Surtout, le nourrisson peut éventuellement être abandonné, après douze semaines de séjour au Lebensborn …
L’avenir du SS-Kind est tout tracé, dit-on. Il sera confié à une famille adoptive modèle. De nombreuses femmes allemandes trouveront, ce faisant, dans cette « institution » le moyen de se soustraire au jugement moral de leur famille, du voisinage, du prêtre ou du pasteur. Certaines, les plus démunies, y voient leur chance d’échapper à une maternité non désirée. Les officiers supérieurs SS Ebner, Tesch et consorts le rappelleront en 1948 : selon eux, ils travaillaient pour une « œuvre de charité »…

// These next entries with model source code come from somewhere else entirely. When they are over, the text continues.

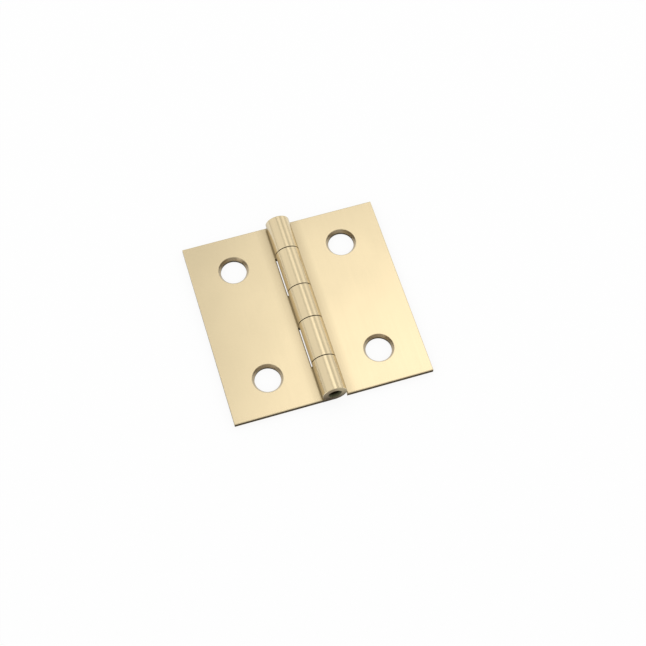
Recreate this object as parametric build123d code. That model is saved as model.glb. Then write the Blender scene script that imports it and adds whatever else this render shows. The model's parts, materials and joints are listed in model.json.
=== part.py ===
"""Square butt hinge with five rolled knuckles on a fixed pin, in millimetres.

The hinge lies open on its mounting face, z = 0. The pin axis runs along Y at half the
barrel's height, the three-knuckle leaf points to -X and the two-knuckle leaf to +X.
"""
from build123d import *

import os

# Leaves
leaf_length = 50.8
leaf_reach = 25.4  # pin axis to the free edge of a leaf
leaf_thickness = 1.5
edge_round = 0.2  # tumbled edge round the outline of a leaf

# Barrel, curled from the same sheet as the leaves
barrel_diameter = 6.2
outer_knuckle_length = 9.44  # each of the three knuckles of one leaf
knuckle_gap = 0.12  # end play between neighbouring knuckles
slot_clearance = 0.43  # round barrel to the near corner of the slot beside it
seam_gap = 0.1  # free end of the curl to the face of its own leaf
knuckle_edge_break = 0.08

# Pin
pin_running_clearance = 0.05  # radial, in the two knuckles that turn on the pin
pin_recess = 1.5  # pin end below the end of the barrel
pin_end_chamfer = 0.3

# Screw holes, two in each leaf
hole_diameter = 6.6
hole_from_axis = 14.35
hole_spacing = 31.6
sink_diameter = 7.7
sink_depth = 0.85

# Worked out from the sizes above
barrel_radius = barrel_diameter / 2
curl_bore_radius = barrel_radius - leaf_thickness
pin_radius = curl_bore_radius
reamed_bore_radius = pin_radius + pin_running_clearance
axis_above_leaf = barrel_radius - leaf_thickness
slot_edge = ((barrel_radius + slot_clearance) ** 2 - axis_above_leaf**2) ** 0.5
inner_knuckle_length = (leaf_length - 3 * outer_knuckle_length - 4 * knuckle_gap) / 2
knuckle_pitch = (outer_knuckle_length + inner_knuckle_length) / 2 + knuckle_gap
outer_knuckle_centres = [-2 * knuckle_pitch, 0, 2 * knuckle_pitch]
inner_knuckle_centres = [-knuckle_pitch, knuckle_pitch]
position_tolerance = 1e-4  # when an edge is looked up by where it lies


def curled_sheet():
    """Flat sheet of one leaf, towards -X, that runs under the pin and curls up and over it
    into a full-length barrel, still without its bore."""
    flat = Pos(-leaf_reach / 2, leaf_thickness / 2) * Rectangle(leaf_reach, leaf_thickness)
    curl = Pos(0, barrel_radius) * Circle(barrel_radius)
    return extrude(Plane.XZ * (flat + curl), leaf_length / 2, both=True)


def knuckle_slot(centre, knuckle_length):
    """Room in a leaf for one knuckle of the other leaf, open past the barrel."""
    slot_width = knuckle_length + 2 * knuckle_gap
    slot_reach = slot_edge + barrel_radius
    middle_x = barrel_radius - slot_reach / 2
    return Pos(middle_x, centre, barrel_radius) * Box(slot_reach, slot_width, barrel_diameter)


def bore_and_seam(bore_radius):
    """Bore for the pin, and the slit where the curl comes back down to its own leaf."""
    bore = Cylinder(bore_radius, leaf_length, rotation=(90, 0, 0))
    seam = Box(barrel_radius, leaf_length, seam_gap)
    seam_height = leaf_thickness + seam_gap / 2
    return Pos(0, 0, barrel_radius) * bore + Pos(-barrel_radius / 2, 0, seam_height) * seam


def screw_hole():
    """Countersunk hole along Z, cut from the face on the barrel's side."""
    upward = (Align.CENTER, Align.CENTER, Align.MIN)
    through = Cylinder(hole_diameter / 2, leaf_thickness, align=upward)
    sink = Cone(hole_diameter / 2, sink_diameter / 2, sink_depth, align=upward)
    return through + Pos(0, 0, leaf_thickness - sink_depth) * sink


def lies_at(edge, axis_name, value):
    """True where an edge lies wholly in the plane that stands at value on the named axis."""
    box = edge.bounding_box()
    low = getattr(box.min, axis_name)
    high = getattr(box.max, axis_name)
    return abs(low - value) < position_tolerance and abs(high - value) < position_tolerance


def outline_edges(sheet):
    """Edges round the sheet on both faces: its free edge, its ends and barrel ends, and the
    sides of its slots."""
    chosen = []
    for edge in sheet.edges():
        on_face = lies_at(edge, "Z", 0) or lies_at(edge, "Z", leaf_thickness)
        along = lies_at(edge, "X", -leaf_reach) or lies_at(edge, "X", -slot_edge)
        at_end = lies_at(edge, "Y", -leaf_length / 2) or lies_at(edge, "Y", leaf_length / 2)
        upright = edge.geom_type == GeomType.LINE and not on_face
        if (on_face and along) or (at_end and not upright):
            chosen.append(edge)
    return chosen


def knuckle_rims(sheet):
    """Curved edges of the barrel where one knuckle faces the next."""
    inside_ends = leaf_length / 2 - edge_round - position_tolerance
    rims = []
    for edge in sheet.edges().filter_by(GeomType.CIRCLE):
        on_barrel = abs(edge.radius - barrel_radius) < position_tolerance
        if on_barrel and abs(edge.center().Y) < inside_ends:
            rims.append(edge)
    return rims


def leaf(bore_radius, other_knuckle_length, other_knuckle_centres):
    """One leaf, towards -X, with its knuckles, slots and screw holes."""
    body = curled_sheet()
    for centre in other_knuckle_centres:
        body -= knuckle_slot(centre, other_knuckle_length)
    body = fillet(outline_edges(body), edge_round)
    body = chamfer(knuckle_rims(body), knuckle_edge_break)
    body -= bore_and_seam(bore_radius)
    for end in (-1, 1):
        body -= Pos(-hole_from_axis, end * hole_spacing / 2) * screw_hole()
    return body


def hinge_pin():
    """Plain pin, a tight fit in the three-knuckle leaf and short of both barrel ends."""
    pin = Cylinder(pin_radius, leaf_length - 2 * pin_recess, rotation=(90, 0, 0))
    pin = chamfer(pin.edges().filter_by(GeomType.CIRCLE), pin_end_chamfer)
    return Pos(0, 0, barrel_radius) * pin


three_knuckle_leaf = leaf(curl_bore_radius, inner_knuckle_length, inner_knuckle_centres)
two_knuckle_leaf = Rot(Z=180) * leaf(
    reamed_bore_radius, outer_knuckle_length, outer_knuckle_centres
)

os.makedirs("parts", exist_ok=True)
export_step(three_knuckle_leaf, "parts/three_knuckle_leaf.step")
export_step(two_knuckle_leaf, "parts/two_knuckle_leaf.step")
export_step(hinge_pin(), "parts/hinge_pin.step")
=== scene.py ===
"""Satin brass butt hinge with curled knuckles, open flat on a white table. Lengths are metres."""

from collections import namedtuple
import json
import math

import bpy
from bpy.props import FloatProperty, FloatVectorProperty, PointerProperty
from mathutils import Euler, Matrix, Vector


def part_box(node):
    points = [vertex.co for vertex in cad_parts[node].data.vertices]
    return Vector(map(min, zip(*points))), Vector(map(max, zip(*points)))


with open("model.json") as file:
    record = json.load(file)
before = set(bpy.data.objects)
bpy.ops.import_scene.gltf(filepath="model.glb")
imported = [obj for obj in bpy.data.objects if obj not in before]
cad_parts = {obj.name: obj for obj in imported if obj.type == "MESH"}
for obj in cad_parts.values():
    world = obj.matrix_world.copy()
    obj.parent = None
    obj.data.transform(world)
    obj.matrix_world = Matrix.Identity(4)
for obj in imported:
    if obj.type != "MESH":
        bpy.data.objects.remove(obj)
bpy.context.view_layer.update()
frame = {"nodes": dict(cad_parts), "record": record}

bl_info = {
    "name": "Curled Butt Hinge",
    "version": (1, 0, 0),
    "blender": (4, 5, 0),
    "location": "View3D > Sidebar > Hinge",
    "description": "Finishes a curled brass butt hinge and sets it in a plain white studio",
    "category": "Object",
}

MILLIMETRE = 0.001
HAIR = 0.02 * MILLIMETRE  # slack that tells one surface from the next
LEAF_NODES = ("three_knuckle_leaf", "two_knuckle_leaf")
PIN_NODE = "hinge_pin"

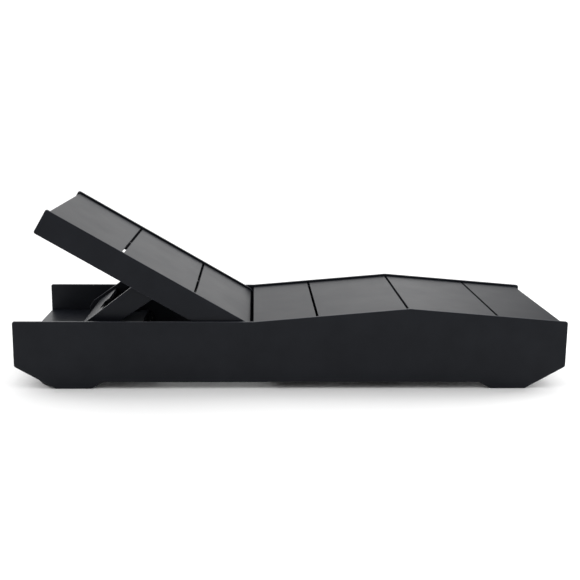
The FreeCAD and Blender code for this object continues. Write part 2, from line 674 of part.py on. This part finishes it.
prop_inserts = []
prop_bolts = []
prop_bushes = []
for name, side in SIDES:
    low, high = span(side, BACK_IN, BACK_IN + INSERT_DEPTH)
    prop_inserts.append(on_back(ring(HINGE.x, HINGE.z, low, high, INSERT_R, BOLT_R)))
    collar = (ARM_OUT + HEAD_GAP, BACK_IN)
    bolt = pivot_bolt(HINGE.x, HINGE.z, side, ARM_IN, BACK_IN + INSERT_DEPTH - 1, collar)
    prop_bolts.append(on_back(bolt))
    low, high = span(side, ARM_IN, ARM_OUT)
    prop_bushes.append(on_prop(ring(HINGE.x, HINGE.z, low, high, BUSH_R, BOLT_R + RUNNING)))
    save("prop_arm_" + name, on_prop(prop_arm(side, panel_holes)))
save("prop_inserts", *prop_inserts)
save("prop_bolts", *prop_bolts)
save("prop_bushes", *prop_bushes)
save("prop_panel", on_prop(prop_panel(panel_holes)))
save("prop_panel_screws", *[on_prop(s) for s in panel_screws])
rod_end = RACK_IN + SHEET + 1.5
foot_rod = ring(HINGE.x - PROP_REACH, HINGE.z, -rod_end, rod_end, ROD_R, ROD_R - ROD_WALL)
save("prop_foot_rod", on_prop(foot_rod))

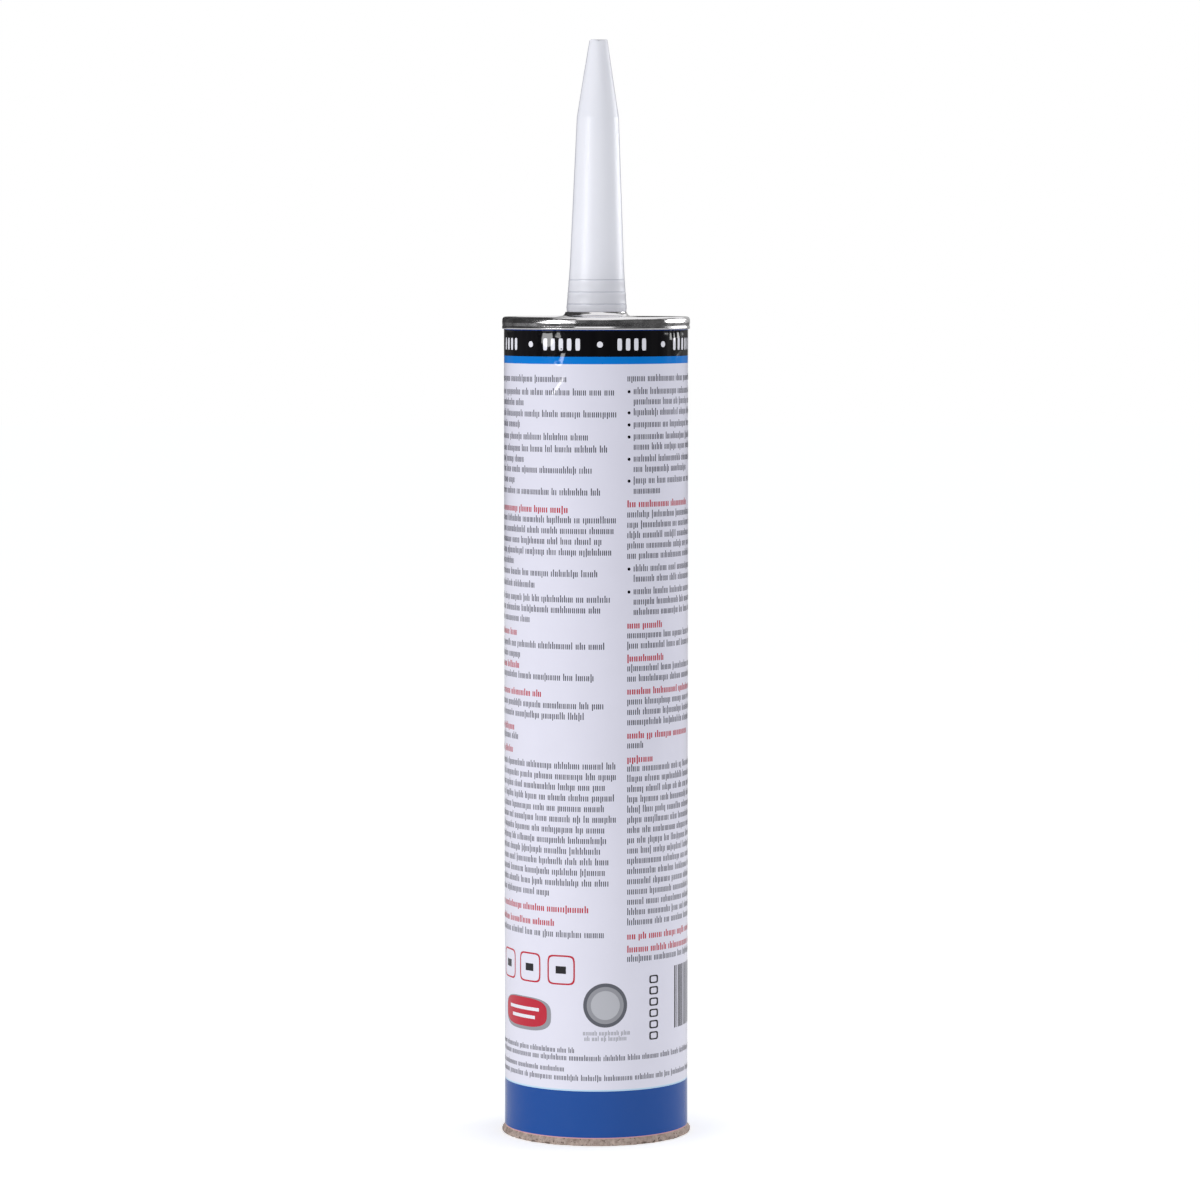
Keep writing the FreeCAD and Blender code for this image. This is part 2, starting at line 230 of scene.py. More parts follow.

Il n’en était rien. Le Lebensborn , ce projet fou visant à fabriquer une race supérieure, est une organisation criminelle. Et, pour remporter la guerre qui se prépare, Himmler veut apporter au Reich tous les individus racialement valables : « Chaque Germain du meilleur sang que nous amenons en Allemagne […] est un combattant de plus pour nous et de moins pour l’autre côté, déclame-t-il en 1938. J’ai vraiment l’intention de chercher ce sang germain dans le monde entier, de le soustraire et de le voler où je peux. » Ce sera chose faite dans les immenses territoires conquis à l’Est, à partir de 1939, puis de 1941, après la rupture du pacte germano-soviétique. Des populations entières seront déplacées, des dizaines de milliers d’enfants sélectionnés et enlevés.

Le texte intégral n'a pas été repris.